- _Exercise brief_
In the listing below, find the line holding "Turn this picture" and the line holding "import Module from". Write out those two lines and all lines between, exactly, and nothing more.

- _Records_
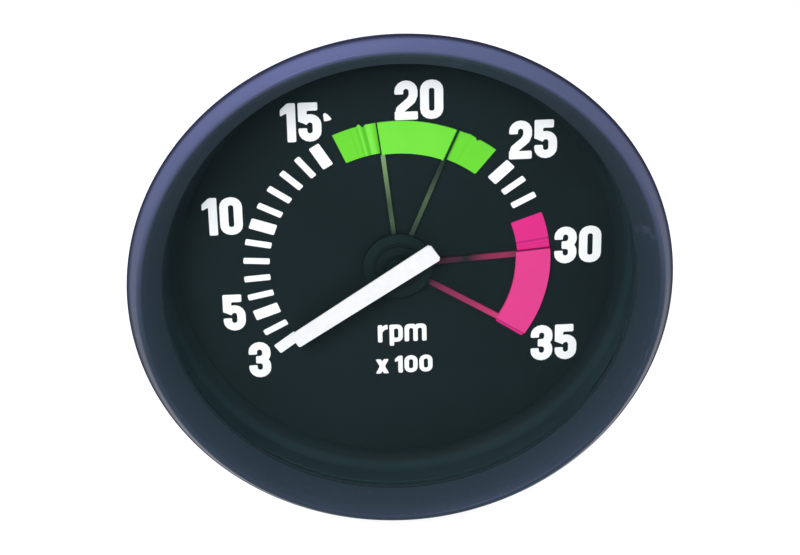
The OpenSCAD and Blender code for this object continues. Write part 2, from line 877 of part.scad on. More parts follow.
// A sector on two arms that run in to a ring on the bush
module marker(r_out, w, span, arm_w, ring_r, ring_z) {
    r_in = r_out - w;
    plate(green_z, marker_t)
        sector(r_in, r_out, -span / 2, span / 2);
    for (k = SIDES) {
        lean = asin(arm_w / 2 / r_in);
        rotate([0, 0, k * (span / 2 - lean)])
            translate([ring_r - 0.6, -arm_w / 2, green_z])
                cube([r_in - ring_r + 1.2, arm_w, marker_t]);
        rotate([0, 0, k * (span / 2 - lean)])
            translate([ring_r - 0.9, -arm_w / 2, green_z])
                cube([0.8, arm_w, ring_z - green_z + marker_t]);
    }
    ring(ring_r, ring_bore_r, ring_z, ring_z + marker_t);
}

module green_marker() {
    color([0.5, 0.93, 0.33])
        rotate([0, 0, green_middle])
            marker(band_out + marker_proud, green_w, green_span, green_arm_w, green_ring_r, green_z);
}

module red_marker() {
    color([0.89, 0.3, 0.63])
        rotate([0, 0, red_middle])
            marker(red_band_out + marker_proud, red_w, red_span, red_arm_w, red_ring_r, red_ring_z);
}

module marker_spring() {
    color([0.75, 0.75, 0.78])
        ring(marker_bush_r + 1.6, ring_bore_r, spring_z, spring_z + spring_t);
}

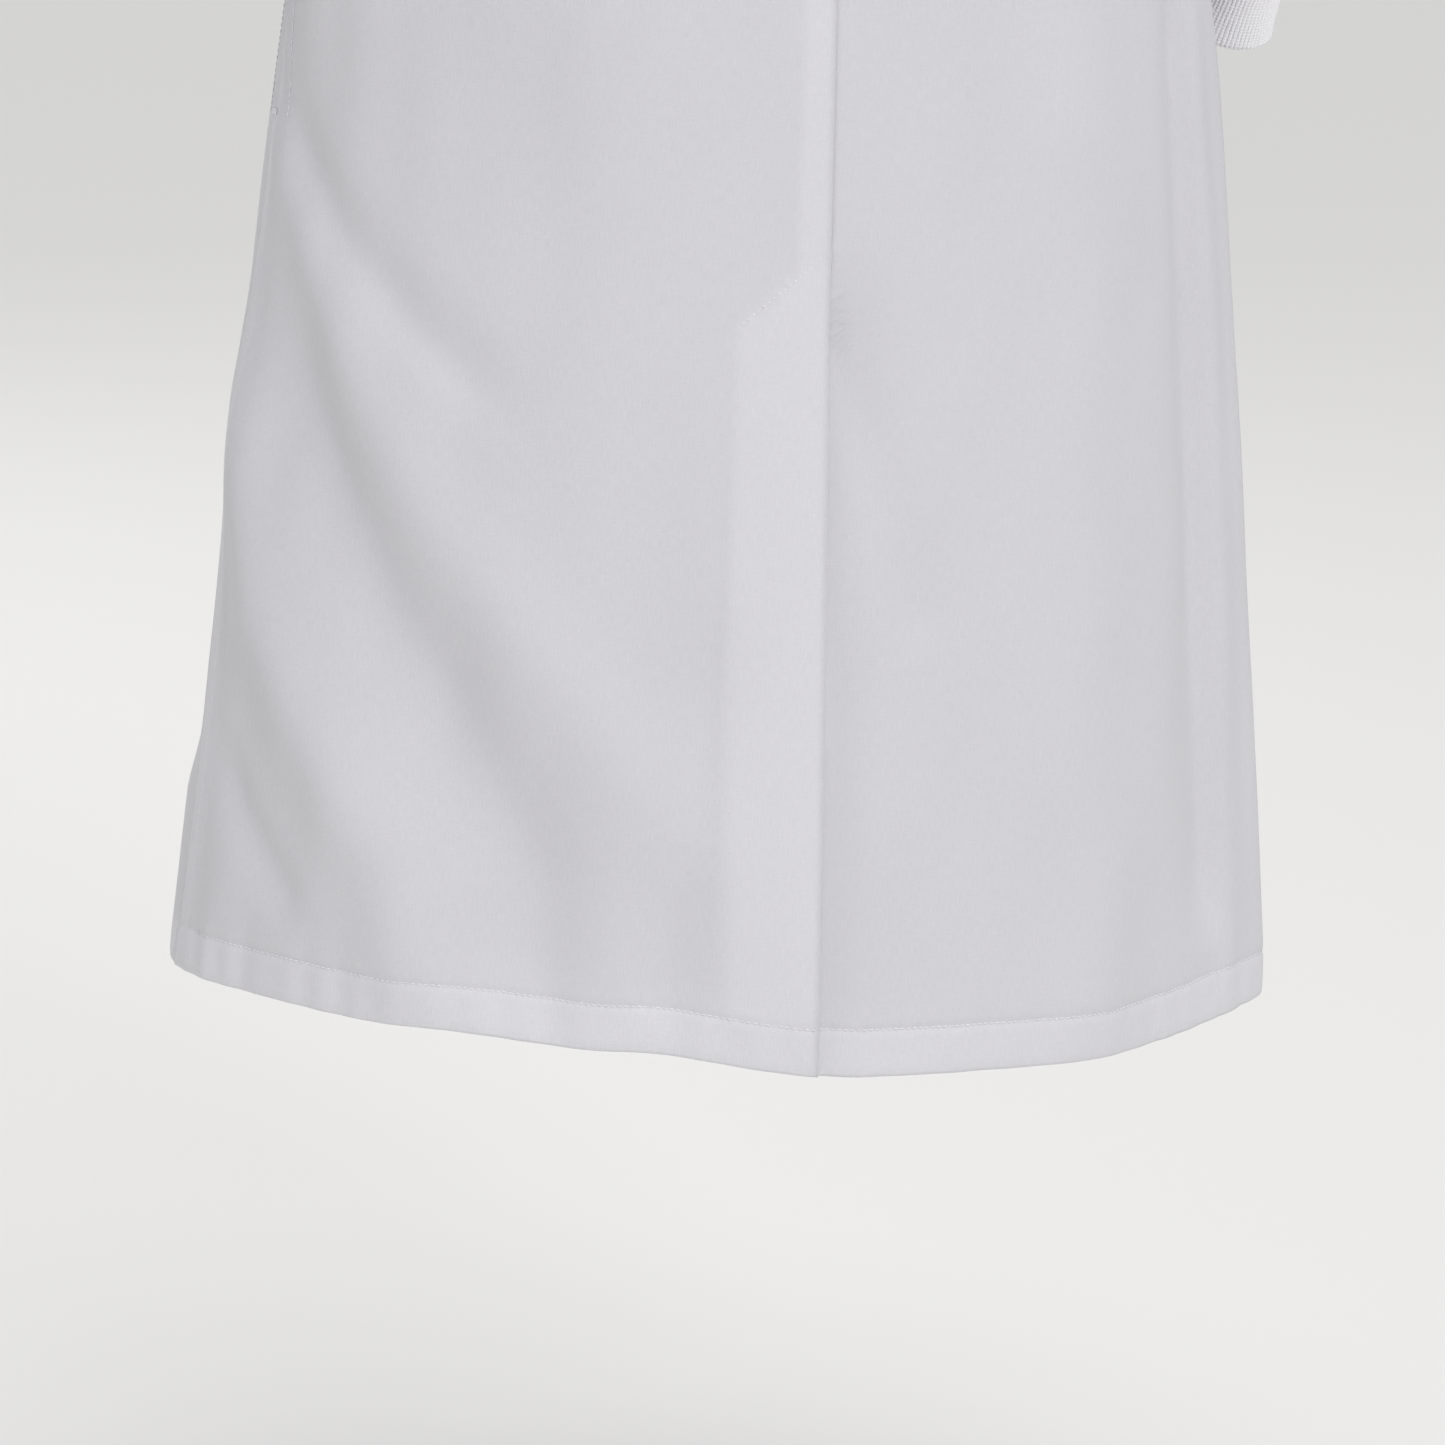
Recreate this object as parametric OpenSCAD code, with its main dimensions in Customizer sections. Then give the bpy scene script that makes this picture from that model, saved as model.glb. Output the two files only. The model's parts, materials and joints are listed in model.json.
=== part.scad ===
// Knee-length lab coat with knit cuffs, hanging as it is worn.
// The origin is the middle of the neck at the height of the back neck seam.
// The back faces +Y, the front -Y, and the wearer's left side is +X.

/* [Body] */
// Length down the middle of the back, from the neck seam to the hem
coat_len = 1100; // [1080:10:1120]
// Depth of the armpits below the back neck seam
pit_depth = 300; // [295:5:305]
// Half width of the body at the armpits
chest_half_w = 228; // [224:1:230]
// Half depth of the body at the armpits
chest_half_d = 135; // [132:1:138]
// Half width of the body at the hem
hem_half_w = 302; // [296:1:308]
// Half depth of the body at the hem
hem_half_d = 181; // [176:1:186]
// Thickness of one layer of cloth as it is modelled
cloth_t = 1; // [0.8:0.1:1]

/* [Neck and shoulders] */
// Half width of the neck opening at the shoulder seams
neck_x = 80; // [76:1:84]
// Distance of the back neck seam behind the middle of the neck
neck_back_d = 65; // [60:1:68]
// Height of the shoulder seams at the neck above the back neck seam
neck_rise = 22; // [18:1:26]
// Distance of each shoulder point from the middle
tip_x = 222; // [218:1:224]
// Drop of each shoulder seam from the neck to the shoulder point
shoulder_drop = 60; // [54:1:64]
// Angle round the body that each armhole takes from a panel
armhole_cut = 33; // [30:1:35]
// Height of the collar stand at the back
stand_h = 30; // [26:1:34]

/* [Fronts] */
// Distance that each front reaches past the middle
lap = 25; // [22:1:28]
// Depth of the lapel's break point below the back neck seam
break_depth = 350; // [345:5:350]
// Number of press studs
snaps = 5; // [3:1:6]
// Distance between press studs
snap_pitch = 110; // [90:5:112]
// Diameter of a press stud's cap
cap_d = 13; // [12:0.5:15]

/* [Pockets] */
// Height of each lower pocket
pocket_h = 195; // [180:5:200]
// Depth of each lower pocket's mouth below the back neck seam
pocket_top = 575; // [570:5:590]
// How far a pocket's mouth stands open
pocket_gape = 12; // [10:0.5:13]

/* [Back vent and side slits] */
// Depth of the vent's top below the back neck seam
vent_top = 680; // [675:5:685]
// Width of the underlap behind the vent's edge
underlap = 55; // [50:1:58]
// Depth of each side slit's lower end below the back neck seam
slit_low = 610; // [600:5:615]
// Length of each side slit
slit_len = 180; // [170:5:190]
// Width that each edge of a side slit stands back from the seam
slit_gap = 6; // [5:0.5:7]

/* [Sleeves] */
// Forward lean of the right forearm from the vertical
right_bend = 28; // [24:1:32]
// Forward lean of the left forearm from the vertical
left_bend = 62; // [58:1:64]
// Length of each forearm from the elbow to the cuff seam
forearm = 108; // [102:1:114]
// Length of each knit cuff
cuff_len = 52; // [48:1:56]

/* [Hidden] */

pit_z = -pit_depth;
skirt_h = coat_len - pit_depth;
// Half of the gap left between two pieces along a seam
seam = 0.8;
// Row of the break point, where rows run from 0 at the hem to 1 at the armpits
break_row = (coat_len - break_depth) / skirt_h;
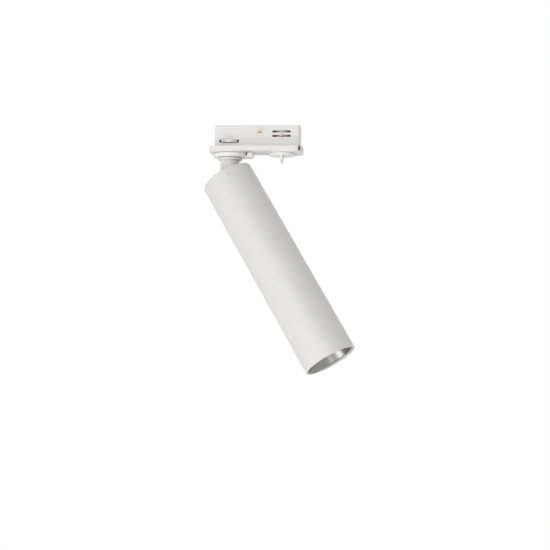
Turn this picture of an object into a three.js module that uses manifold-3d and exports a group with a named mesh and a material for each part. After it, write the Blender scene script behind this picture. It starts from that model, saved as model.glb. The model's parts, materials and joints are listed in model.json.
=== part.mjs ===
// Track spotlight: a slim cylinder head that pans and tilts under a three-circuit track adapter.
// Millimetres, +Z up. The origin is on the pan axis, at the seat plane where the adapter meets the
// underside of the track. +X runs along the track towards the circuit selector.
import * as THREE from "three";
import { mergeVertices } from "three/addons/utils/BufferGeometryUtils.js";
import Module from "manifold-3d";

const wasm = await Module();
wasm.setup();

// Pose at rest
const DEGREE = Math.PI / 180;
const PAN_AT_REST = -24.9 * DEGREE;
const TILT_AT_REST = 32.9 * DEGREE;

// Fits: a gap between still parts, a gap round moving parts, a gap between stacked flat parts
const FIT_GAP = 0.2;
const RUNNING_GAP = 0.3;
const STACK_GAP = 0.1;
const CUT_OVERRUN = 1;

// Base plate under the track, with a thicker pad at each end
const PLATE_BEHIND = 20;
const PLATE_AHEAD = 75.5;
const PLATE_WIDTH = 36;
const PLATE_CORNER = 9;
const PLATE_THICKNESS = 5.1;
const PAD_DROP = 1;
const PAD_EDGE = 0.6;
const PAD_ARC_RADIUS = 18;

// Catch in a notch of the base plate's corner
const NOTCH_ANGLE = -48 * DEGREE;
const NOTCH_WIDTH = 3.2;
const NOTCH_DEPTH = 3;
const NOTCH_HEIGHT = 5;
const CATCH_RECESS = 1;

// Neck that stands inside the track
const NECK_BACK_INSET = 5;
const NECK_FRONT_INSET = 2.5;
const NECK_WIDTH = 17.4;
const NECK_CORNER = 2.5;
const NECK_SEAT = 0.5;
const NECK_WALL = 1.4;
const NECK_HEIGHT = 22;
const NECK_FLOOR = 3.9;
const COVER_THICKNESS = 2;
const SHELF_THICKNESS = 1.8;
const POST_RADIUS = 2.3;
const POST_FROM_SELECTOR = 15.7;
const BACK_POST_INSET = 4;

// Screws of the neck
const SCREW_RADIUS = 1.25;
const SCREW_HEAD_RADIUS = 2.1;
const SCREW_HEAD_HEIGHT = 1.3;
const SCREW_SLOT_WIDTH = 0.6;
const SCREW_BITE = 3.5;

// Lock lever: the ring under the base plate, its thumb tab and its sleeve
const LEVER_RADIUS = 17.5;
const LEVER_THICKNESS = 4;
const LEVER_GAP = 0.4;
const TAB_START = 18.4;
const TAB_END = 24.3;
const TAB_WIDTH = 14;
const TAB_CORNER = 1.5;
const TAB_BRIDGE = 1.8;
const TAB_PLATE_GAP = 0.3;
const SLEEVE_RADIUS = 6.9;
const SLEEVE_FLAT = 6;
const CAM_BASE = 4.4;
const CAM_THICKNESS = 2.5;
const CAM_RADIUS = 13;
const CAM_HALF_WIDTH = 8.2;

// Circuit selector: the knob under the plate, its drum and its contact fingers
const SELECTOR_INSET = 21.8;
const KNOB_RADIUS = 13.6;
const KNOB_THICKNESS = 2.5;
const KNOB_EDGE = 0.6;
const FIN_THICKNESS = 2.4;
const FIN_SHOULDER = 6;
const FIN_DEPTH = 10.2;
const JOURNAL_RADIUS = 3.6;
const SHAFT_SQUARE = 5;
const SHAFT_TOP = 15;
const DRUM_RADIUS = 6.7;
const DETENT_HEIGHT = 3.4;
const DETENT_NOTCH = 0.9;
const DETENT_SPRING_THICKNESS = 0.5;
const FINGER_REACH = 12.2;
const FINGER_WIDTH = 2.4;
const FINGER_THICKNESS = 1.6;
const FINGER_ROOT = 4.2;
const LOWER_FINGER_Z = 11;
const UPPER_FINGER_Z = 15.5;
const SELECTOR_STEP = 45 * DEGREE;

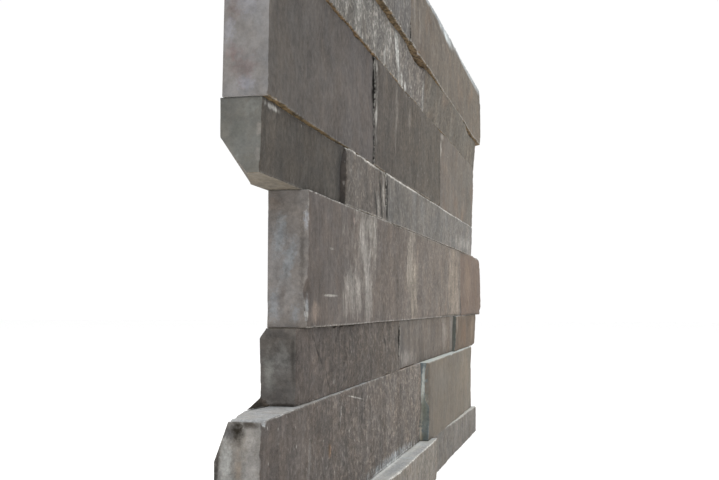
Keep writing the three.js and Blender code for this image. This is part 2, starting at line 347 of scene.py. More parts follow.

- _Exercise output_
Turn this picture of an object into a three.js module that uses manifold-3d and exports a group with a named mesh and a material for each part. After it, write the Blender scene script behind this picture. It starts from that model, saved as model.glb. The model's parts, materials and joints are listed in model.json.
=== part.mjs ===
// Track spotlight: a slim cylinder head that pans and tilts under a three-circuit track adapter.
// Millimetres, +Z up. The origin is on the pan axis, at the seat plane where the adapter meets the
// underside of the track. +X runs along the track towards the circuit selector.
import * as THREE from "three";
import { mergeVertices } from "three/addons/utils/BufferGeometryUtils.js";
import Module from "manifold-3d";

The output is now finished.